I'd also take a look at Amazon Glacier. Recently I parked about 50GB of data files in logical tar'd and gzip'd chunks and it's costing my employer less than 50 cents/month. Glacier, however, is best for "park it and forget" kinds of needs, as the real cost is in data flow.
Storage is cheap, but must be considered "offline" or "near line" as you must first request to retrieve a file, wait for about a day, and then retrieve the file. And you're charged more for the download throughput than just about anything.

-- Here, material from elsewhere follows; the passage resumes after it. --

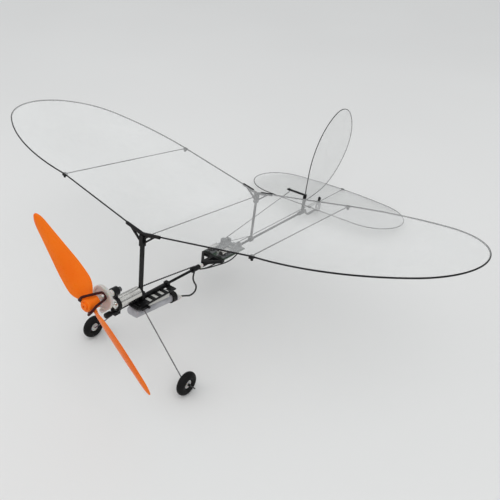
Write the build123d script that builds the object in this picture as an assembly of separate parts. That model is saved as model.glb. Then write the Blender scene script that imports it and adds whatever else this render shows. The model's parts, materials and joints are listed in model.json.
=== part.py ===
"""Indoor film-covered model aeroplane on a carbon boom, with a geared electric motor.

Everything is drawn in the airframe's own axes: X forward along the boom, Y to port, Z up, with
the boom's axis at Z = 0 under the wing's leading edge. At the end the whole model is tilted onto
its wheels and tail skid, and moved so that the origin is the middle of its footprint.
"""

from build123d import *
import os
from math import asin, atan2, cos, degrees, hypot, pi, radians, sin, tan

# ---------------------------------------------------------------- driving dimensions (mm, degrees)
CHORD = 130.0               # wing chord at the root
LEADING_Z = 47.9            # leading edge above the boom
TRAILING_Z = 42.6           # trailing edge above the boom
DIHEDRAL = 10.8
RIB_V = 80.5                # side ribs, measured along the panel
RIB_SETBACK = 3.1           # leading edge at the side rib, behind the root's
TIP_HEADING = 81.0          # where the bent tip rod points as it leaves the side rib
TIP_ARCS = [(125.0, 41.0), (54.2, 128.0), (222.0, 20.0)]
ROD_R = 0.5                 # wing rods
FINE_ROD_R = 0.4            # tail rods
RIB_R = 0.35
FILM = 0.05

BOOM_R = 1.0
BOOM_NOSE, BOOM_TAIL = 28.6, -222.0
STRUT_X, STRUT_Y = 2.8, 1.6
REAR_STRUT = 1.5
BRACKET_SPAN = 14.5
SLEEVE_R = 1.15
ROOT_RIB_DROP = 2.9         # the centre rib hangs below the film's crease

MODULE = 0.3
GEAR_TEETH, PINION_TEETH = 54, 9
MOTOR_Z = 5.5
MOTOR_R = 4.25
MOTOR_REAR, MOTOR_FRONT = 3.0, 23.0
PROP_Z = MOTOR_Z + MODULE * (GEAR_TEETH + PINION_TEETH) / 2
SHAFT_R = 0.75
GEAR_BACK, GEAR_WIDTH = 31.6, 1.8
FRAME_BACK, FRAME_FRONT = 21.4, 23.8
BUSH_R = 2.2

PROP_R = 65.0
PROP_X = 41.6
PROP_AZIMUTH = 141.0        # first blade at rest, from port towards up
# Each blade section: radius, chord, thickness, pitch angle.
BLADE = [(2.6, 7.0, 2.6, 40.0), (6.5, 11.0, 2.2, 35.0), (11.0, 16.0, 1.8, 29.5), (18.0, 17.6, 1.5, 25.5),
         (25.0, 17.0, 1.3, 23.5), (35.0, 14.8, 1.1, 20.5), (45.0, 12.3, 0.95, 18.0),
         (55.0, 9.6, 0.8, 15.5), (61.5, 6.9, 0.7, 14.0), (PROP_R, 2.2, 0.5, 13.5)]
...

I'm using a Unix client to handle all of the heavy lifting of uploading and downloading, as Glacier is meant to be used via an API rather than a web client.[1] If anyone is interested, I have local documentation on usage that I could probably genericize. And yes, I did round-trip a file to make sure it functioned as advertised.
Roy

[1] https://github.com/vsespb/mt-aws-glacier

On Thu, Jan 10, 2013 at 2:29 PM,  <[log in to unmask]> wrote:
> We built our own solution for this by creating a plugin that works with our digital asset management system (ResourceSpace) to invidually back up files to Amazon S3. Because S3 is replicated to multiple data centers, this provides a fairly high level of redundancy. And because it's an object-based web service, we can access any given object individually by using a URL related to the original storage URL within our system.
>
> This also allows us to take advantage of S3 for images on our website. All of the images from in our online collections database are being served straight from S3, which diverts the load from our public web server. When we launch zoomable images later this year, all of the tiles will also be generated locally in the DAM and then served to the public via the mirrored copy in S3.
>
> The current pricing is around $0.08/GB/month for 1-50 TB, which I think is fairly reasonable for what we're getting. They just dropped the price substantially a few months ago.
>
> DuraCloud http://www.duracloud.org/ supposedly offers a way to add another abstraction layer so you can build something like this that is portable between different cloud storage providers. But I haven't really looked into this as of yet.
>
> -David
>
>
> __________
>
> David Dwiggins
> Systems Librarian/Archivist, Historic New England
> 141 Cambridge Street, Boston, MA 02114
> (617) 994-5948
> [log in to unmask]
> http://www.historicnewengland.org
>>>> Joshua Welker <[log in to unmask]> 1/10/2013 5:20 PM >>>
> Hi everyone,
>
> We are starting a digitization project for some of our special collections, and we are having a hard time setting up a backup system that meets the long-term preservation needs of digital archives. The backup mechanisms currently used by campus IT are short-term full-server backups. What we are looking for is more granular, file-level backup over the very long term. Does anyone have any recommendations of software or some service or technique? We are looking into LOCKSS but haven't dug too deeply yet. Can anyone who uses LOCKSS tell me a bit of their experiences with it?
>
> Josh Welker
> Electronic/Media Services Librarian
> College Liaison
> University Libraries
> Southwest Baptist University
> 417.328.1624